WHAT YOU ARE ASKED TO DO: Only the number is wanted: how many lines of the data contain "context"?

───

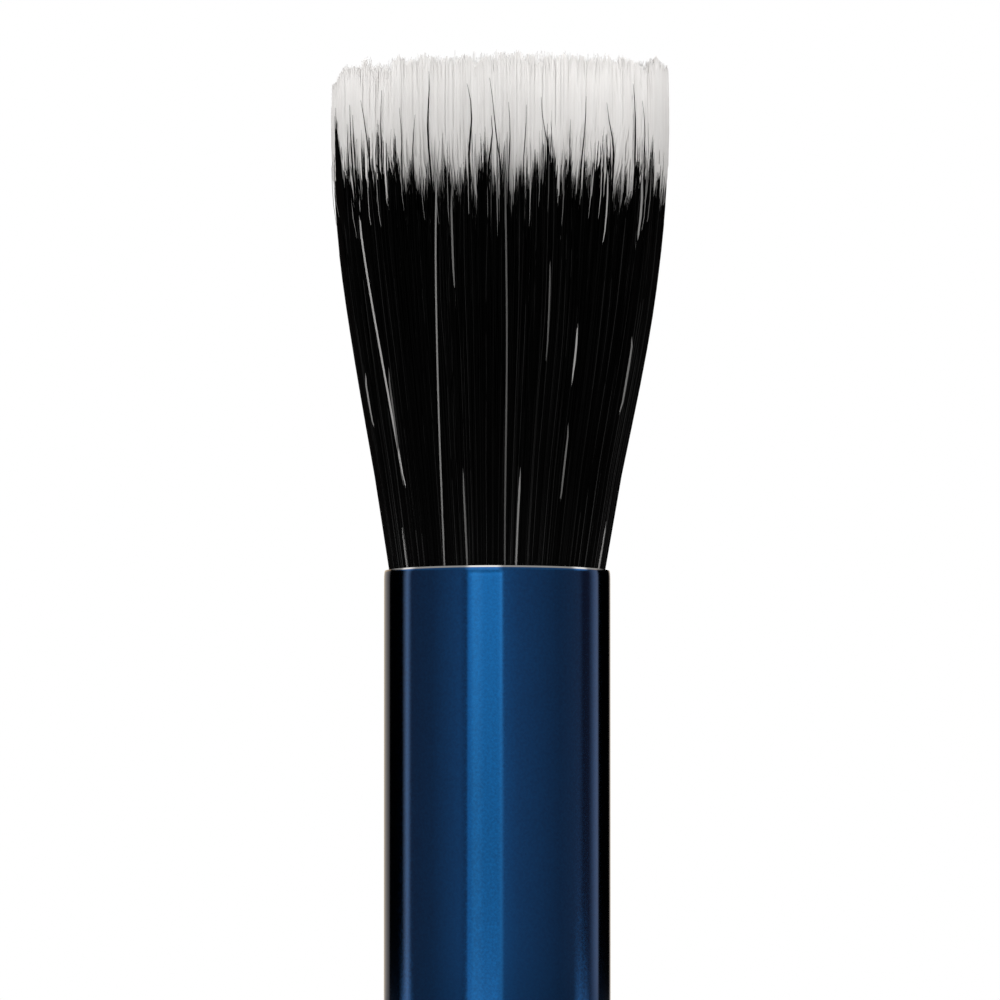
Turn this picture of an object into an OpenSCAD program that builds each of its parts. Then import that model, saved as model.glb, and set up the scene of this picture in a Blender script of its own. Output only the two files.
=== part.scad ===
// Round stipple brush: a flared, flat-topped head of black hair and longer white fibre,
// set in a crimped aluminium ferrule on a turned wooden handle.
// Millimetres. +Z runs along the brush from the butt of the handle, z = 0, to the fibre tips.

/* [Overall] */
// Whole length of the brush, from the butt of the handle to the fibre tips
brush_l = 185; // [165:1:205]

/* [Head] */
// Length of white fibre that stands out of the ferrule
white_l = 38.8; // [36:0.2:42]
// Length of black hair that stands out of the ferrule
black_l = 30.6; // [28:0.2:33]
// Diameter of the head at the fibre tips
head_d = 25.4; // [22:0.2:28]
// Height above the mouth at which the head stops widening
flare_l = 34; // [33:0.5:36]
// Height of the dome of the flat-cut tips
tip_dome = 0.9; // [0.2:0.1:1.5]
// White fibre's share of the head's radius, where the black hair surrounds it
white_core = 0.38; // [0.3:0.02:0.5]

/* [Ferrule] */
// Outside diameter of the ferrule
ferrule_d = 17; // [15:0.5:20]
// Length of the ferrule, from the mouth to the handle
ferrule_l = 42; // [40:1:50]
// Thickness of the ferrule's tube
ferrule_wall = 0.3; // [0.25:0.05:0.4]
// Depth of each crimp
crimp_depth = 0.35; // [0.2:0.05:0.5]
// Width of each crimp
crimp_w = 1.8; // [1.4:0.2:2.2]

/* [Handle] */
// Step in radius from the ferrule down to the handle behind it
handle_step = 0.1; // [0.05:0.05:0.5]
// Diameter of the slender part of the handle, near the butt
tail_d = 8.2; // [7:0.2:10]
// Diameter of the flat on the butt
butt_flat_d = 4.4; // [3:0.2:5]
// Air gap inside the ferrule, between the tenon and the glue under the hair
tenon_gap = 1.5; // [1:0.5:6]

/* [Root of the head] */
// Depth of the hair inside the ferrule
root_l = 14.5; // [14:0.5:16]
// Thickness of the binding thread
thread_d = 0.5; // [0.4:0.1:0.6]
// Turns of the binding thread
thread_turns = 5; // [4:1:6]

/* [Hidden] */

$fn = 96;
ferrule_r = ferrule_d / 2;
bore_r = ferrule_r - ferrule_wall;
head_r = head_d / 2;
mouth_z = brush_l - white_l;
ferrule_z = mouth_z - ferrule_l;
root_z = mouth_z - root_l;

// The lip at each end of the ferrule rolls in by lip_in over a height of lip_l
lip_in = 0.055;
lip_l = 1.0;
lip_power = 4;
lip_steps = 9;

// Crimps, at these distances from the lower end of the ferrule
crimp_at = [4.6, 8.2];
crimp_steps = 8;

// Root of the head: glue below the hair, a collar of glue round its end, then the thread
glue_floor = 3;
glue_collar = 2;
neck_cone = 0.7;
thread_side_gap = 0.1;
thread_end_gap = 0.12;
thread_pitch = thread_d + 0.02;
thread_sides = 6;
thread_steps = 24;
neck_r = bore_r - thread_d - 2 * thread_side_gap;
thread_top = glue_collar + 2 * thread_end_gap + (thread_turns + 1) * thread_pitch;

// Tenon of the handle: it fills the ferrule up to the air gap, inside a film of glue
glue_film = 0.12;
tenon_r = bore_r - glue_film;
tenon_chamfer = 1;
tenon_top = root_z - glue_floor - tenon_gap;

// Outline of the head
flare_power = 1.2;
flare_steps = 16;
dome_steps = 6;

// Outline of the handle: a rounded butt, a slender tail, and a swelling up to the ferrule
grip_r = ferrule_r - handle_step;
butt_l = 5;
butt_steps = 8;
tail_l = 10;
grip_l = 12;
swell_steps = 22;
shoulder_drop = 0.1;
shoulder_l = 0.4;

// A smooth step from 0 to 1, with level ends
function ease(t) = (1 - cos(180 * t)) / 2;

function reversed(points) = [for (i = [len(points) - 1 : -1 : 0]) points[i]];

// Depth of the crimps at a height, 0 away from them
function crimp(z) = max([for (c = crimp_at)
    let (s = abs(z - ferrule_z - c) / (crimp_w / 2)) s < 1 ? crimp_depth * ease(1 - s) : 0]);

// The crimps on a surface of radius r as [radius, height] points, from low to high
function crimps(r) = [for (c = crimp_at, i = [0 : crimp_steps])
    let (z = ferrule_z + c + crimp_w * (i / crimp_steps - 0.5)) [r - crimp(z), z]];

// A crimped surface as points between two heights
function crimped(r, low, high) = concat([[r, low]], crimps(r), [[r, high]]);

// The lip at an end of the ferrule as points, from the straight wall; up is 1 at the mouth
function lip(z, up) = [for (i = [0 : lip_steps]) let (s = sin(90 * i / lip_steps))
    [ferrule_r - lip_in * pow(s, lip_power), z - up * lip_l * (1 - s)]];

// Outside radius of the head at a height above the mouth
function flare(h) = bore_r + (head_r - bore_r) * pow(sin(90 * min(1, h / flare_l)), flare_power);

// The head's outside as points between two heights, scaled for the core
function flared(scale, low, high) = [for (i = [0 : flare_steps])
    let (h = low + (high - low) * i / flare_steps) [scale * flare(h), mouth_z + h]];

// The dome of the tips as points, from its rim in to the axis
function dome(rim, top) = [for (i = [1 : dome_steps])
    let (s = 1 - i / dome_steps) [flare(rim) * s, mouth_z + top - tip_dome * s * s]];

// Radius of the handle at a height
function handle_r(z) =
    let (swell_z = ferrule_z - grip_l,
         t = min(1, max(0, (z - tail_l) / (swell_z - tail_l))),
         body = tail_d / 2 + (grip_r - tail_d / 2) * ease(t),
         b = min(1, z / butt_l))
    butt_flat_d / 2 + (body - butt_flat_d / 2) * sqrt(1 - pow(1 - b, 2));

// The turned handle: butt, tail, grip, and the tenon that goes into the ferrule
module handle() {
    body_l = ferrule_z - shoulder_l - butt_l;
    color("#141416") rotate_extrude() polygon(concat(
        [[0, 0]],
        [for (i = [0 : butt_steps]) let (z = butt_l * (1 - cos(90 * i / butt_steps))) [handle_r(z), z]],
        [for (i = [1 : swell_steps]) let (z = butt_l + body_l * i / swell_steps) [handle_r(z), z]],
        [[grip_r - shoulder_drop, ferrule_z]],
        crimped(tenon_r, ferrule_z, tenon_top - tenon_chamfer),
        [[tenon_r - tenon_chamfer, tenon_top], [0, tenon_top]]));
}

// The film of glue between the tenon and the ferrule
module handle_glue() {
    film_top = tenon_top - tenon_chamfer;
    color("#c8b98a") rotate_extrude() polygon(concat(
        crimped(bore_r, ferrule_z, film_top),
        reversed(crimped(tenon_r, ferrule_z, film_top))));
}

// The drawn tube, crimped on to the tenon, with a rounded lip at each end
module ferrule() {
    color("#124f94") rotate_extrude() polygon(concat(
        reversed(lip(ferrule_z, -1)),
        crimps(ferrule_r),
        lip(mouth_z, 1),
        reversed(crimped(bore_r, ferrule_z, mouth_z))));
}

// The cast glue under the hair, with a collar that rises round it
module root_glue() {
    color("#d9c27a") rotate_extrude() polygon([
        [0, root_z - glue_floor], [bore_r, root_z - glue_floor],
        [bore_r, root_z + glue_collar], [neck_r, root_z + glue_collar],
        [neck_r, root_z], [0, root_z]]);
}

// One thread wound round the neck of the hair, each turn lying on the one below
module root_binding() {
    coil_r = (bore_r + neck_r) / 2;
    low = root_z + glue_collar + thread_end_gap + thread_d / 2;
    rings = thread_turns * thread_steps;
    points = [for (i = [0 : rings], k = [0 : thread_sides - 1])
        let (turn = 360 * i / thread_steps, side = 360 * k / thread_sides,
             r = coil_r + thread_d / 2 * cos(side))
        [r * cos(turn), r * sin(turn), low + thread_pitch * i / thread_steps + thread_d / 2 * sin(side)]];
    function corner(i, k) = i * thread_sides + k % thread_sides;
    color("#e8e2d2") polyhedron(points, concat(
        [[for (k = [0 : thread_sides - 1]) corner(0, k)]],
        [for (i = [0 : rings - 1], k = [0 : thread_sides - 1])
            [corner(i, k), corner(i + 1, k), corner(i + 1, k + 1), corner(i, k + 1)]],
        [[for (k = [thread_sides - 1 : -1 : 0]) corner(rings, k)]]));
}

// The black hair, round the white core, from the glue up to its own tips
module black_hair() {
    color("#0b0b0c") rotate_extrude() polygon(concat(
        [[white_core * bore_r, root_z], [neck_r, root_z], [neck_r, root_z + thread_top],
         [bore_r, root_z + thread_top + neck_cone]],
        flared(1, 0, black_l),
        reversed(flared(white_core, 0, black_l))));
}

// The white fibre: a core inside the black hair, and above it the whole width of the tips
module white_fibre() {
    rim = white_l - tip_dome;
    color("#e4e1dd") rotate_extrude() polygon(concat(
        [[0, root_z], [white_core * bore_r, root_z]],
        flared(white_core, 0, black_l),
        flared(1, black_l, rim),
        dome(rim, white_l)));
}

handle();
handle_glue();
ferrule();
root_glue();
root_binding();
black_hair();
white_fibre();
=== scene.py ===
"""Round stipple brush: real strands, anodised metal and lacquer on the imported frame.

Lengths are in metres. The brush stands along +Z on its butt. The camera looks along +Y, with +X
to the right, and a bearing is in degrees round the brush from the camera's side, positive to the
right.
"""
import math

import bpy
import numpy as np
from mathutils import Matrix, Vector


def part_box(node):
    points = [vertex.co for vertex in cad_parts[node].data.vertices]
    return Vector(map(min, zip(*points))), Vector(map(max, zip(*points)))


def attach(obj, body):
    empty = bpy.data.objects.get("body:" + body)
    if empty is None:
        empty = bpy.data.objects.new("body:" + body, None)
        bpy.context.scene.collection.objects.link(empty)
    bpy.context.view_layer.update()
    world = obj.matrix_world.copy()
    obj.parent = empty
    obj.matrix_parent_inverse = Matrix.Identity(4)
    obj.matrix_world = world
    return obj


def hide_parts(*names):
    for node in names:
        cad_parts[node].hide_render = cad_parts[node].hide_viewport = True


MM = 0.001

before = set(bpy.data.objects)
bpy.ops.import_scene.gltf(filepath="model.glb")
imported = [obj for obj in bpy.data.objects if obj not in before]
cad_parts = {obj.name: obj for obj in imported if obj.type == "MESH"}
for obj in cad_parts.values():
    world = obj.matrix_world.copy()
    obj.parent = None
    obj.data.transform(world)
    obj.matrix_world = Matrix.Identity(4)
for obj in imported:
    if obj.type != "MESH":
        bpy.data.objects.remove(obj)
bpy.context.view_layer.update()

# The binding thread's thickness and the gap on each side of it, as in part.scad
THREAD_D = 0.5 * MM
THREAD_GAP = 0.1 * MM

# Landmarks of the CAD frame
FERRULE_LOW, FERRULE_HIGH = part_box("ferrule")
HAIR_LOW, HAIR_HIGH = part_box("black_hair")
FIBRE_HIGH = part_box("white_fibre")[1]
FERRULE_R = FERRULE_HIGH.x
FERRULE_Z = FERRULE_LOW.z
MOUTH_Z = FERRULE_HIGH.z
ROOT_Z = HAIR_LOW.z
BORE_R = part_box("handle_glue")[1].x
TENON_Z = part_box("handle")[1].z
GRIP_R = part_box("handle")[1].x
THREAD_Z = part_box("root_binding")[1].z
NECK_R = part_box("root_binding")[1].x - THREAD_D - THREAD_GAP
HEAD_R = FIBRE_HIGH.x
BLACK_L = HAIR_HIGH.z - MOUTH_Z
WHITE_L = FIBRE_HIGH.z - MOUTH_Z


# ---------------------------------------------------------------- materials

def principled(name, **values):
    """A material, its node tree and its Principled shader, with constant values on its sockets."""
    mat = bpy.data.materials.new(name)
    mat.use_nodes = True
    tree = mat.node_tree
    shader = tree.nodes["Principled BSDF"]
    for socket, value in values.items():
        shader.inputs[socket.replace("_", " ")].default_value = value
    return mat, tree, shader


def node(tree, kind, values=None, **settings):
    """A node with its settings, and values or links for its inputs by name or number."""
    made = tree.nodes.new(kind)
    for key, value in settings.items():
        setattr(made, key, value)
    for key, value in (values or {}).items():
        if isinstance(value, bpy.types.NodeSocket):
            tree.links.new(value, made.inputs[key])
        else:
            made.inputs[key].default_value = value
    return made


def maths(tree, operation, a, b=0.0):
    """The result of a Math node."""
    return node(tree, "ShaderNodeMath", {0: a, 1: b}, operation=operation).outputs[0]


def remap(tree, value, low, high, to_low=0.0, to_high=1.0):
    """A value carried from one range to another, and held at its ends."""
    inputs = {0: value, 1: low, 2: high, 3: to_low, 4: to_high}
    return node(tree, "ShaderNodeMapRange", inputs).outputs[0]


def ramp(tree, value, stops):
    """A colour ramp's colour. stops are (place, colour)."""
    made = node(tree, "ShaderNodeValToRGB", {0: value})
    parts = made.color_ramp.elements
    while len(parts) < len(stops):
        parts.new(1)
    for part, (place, colour) in zip(parts, stops):
        part.position = place
        part.color = (*colour, 1)
    return made.outputs["Color"]


def grey(level):
    """A neutral colour."""
    return (level, level, level)


def greys(stops):
    """A ramp's stops from (place, grey level)."""
    return [(place, grey(level)) for place, level in stops]


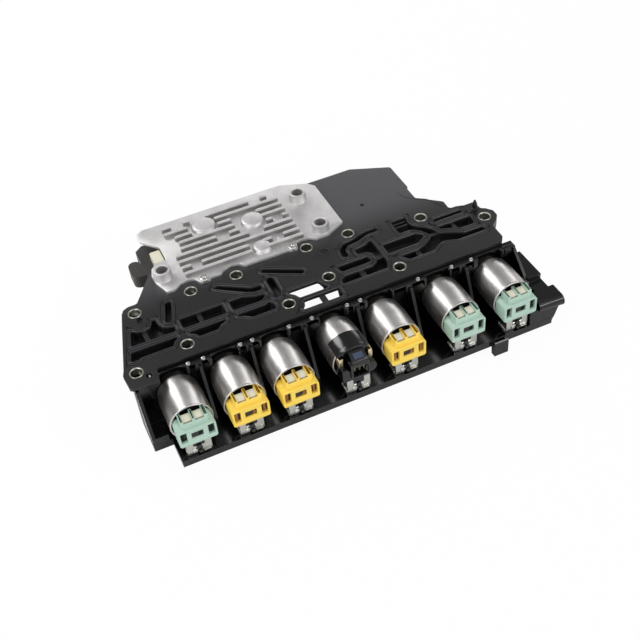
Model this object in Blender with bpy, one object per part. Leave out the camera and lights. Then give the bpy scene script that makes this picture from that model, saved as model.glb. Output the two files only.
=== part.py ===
# Transmission control module of a valve body: a moulded channel plate with its gasket face up,
# a finned control unit behind it and seven solenoids in a tray along its front edge.
#
# Lengths are millimetres and become metres where a mesh is made. X runs along the row of
# solenoids, Y from the solenoids to the heat sink, Z up. Dimensions are laid out from the front
# left corner of the gasket face, and the finished part has its origin at ORIGIN on that face.
from math import cos, pi, radians, sin, tan

import bmesh
import bpy
from mathutils import Vector
from mathutils.geometry import delaunay_2d_cdt

MM = 0.001
ORIGIN = (150.0, 60.0)    # a plain spot near the middle of the gasket face
GAP = 0.3                 # left between pieces that touch

# Channel plate
SKIN = 2.5                # flat wall of the plate and its rear deck
RIM_DEPTH = 8.0           # the wall that hangs round the rear edge, from the gasket face
RIM_START = 27.0          # Y where that wall begins
CHANNEL_DEPTH = 7.0       # gasket face to channel floor
CHANNEL_WALL = 1.6        # floor thickness under a channel
TROUGH_MARGIN = 2.6       # moulded wall round a channel, seen from below
WEB_DROP = 1.2            # cross webs lie this far under the gasket face
FRONT_EDGE = 10.6         # Y of the plate's long front edge
RECESS_DEPTH = 0.8        # seat of the gasket
GASKET_WIDTH = 2.8        # from the channel's edge outwards
GASKET_PROUD = 0.4        # above the gasket face

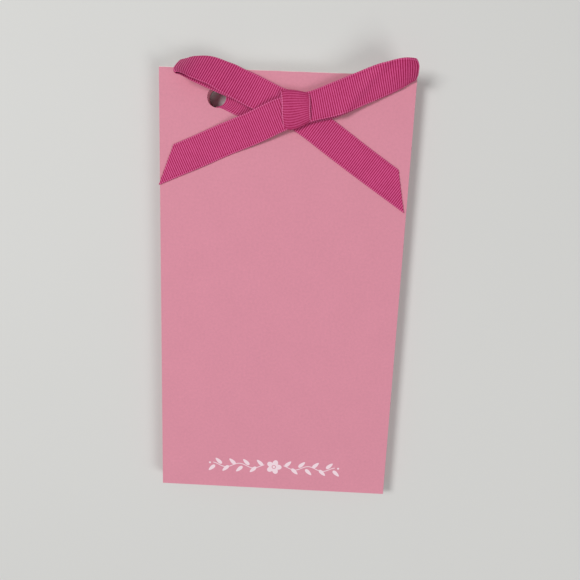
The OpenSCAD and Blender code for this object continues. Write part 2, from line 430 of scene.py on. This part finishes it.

───

REPLY TO THE EXERCISE: 3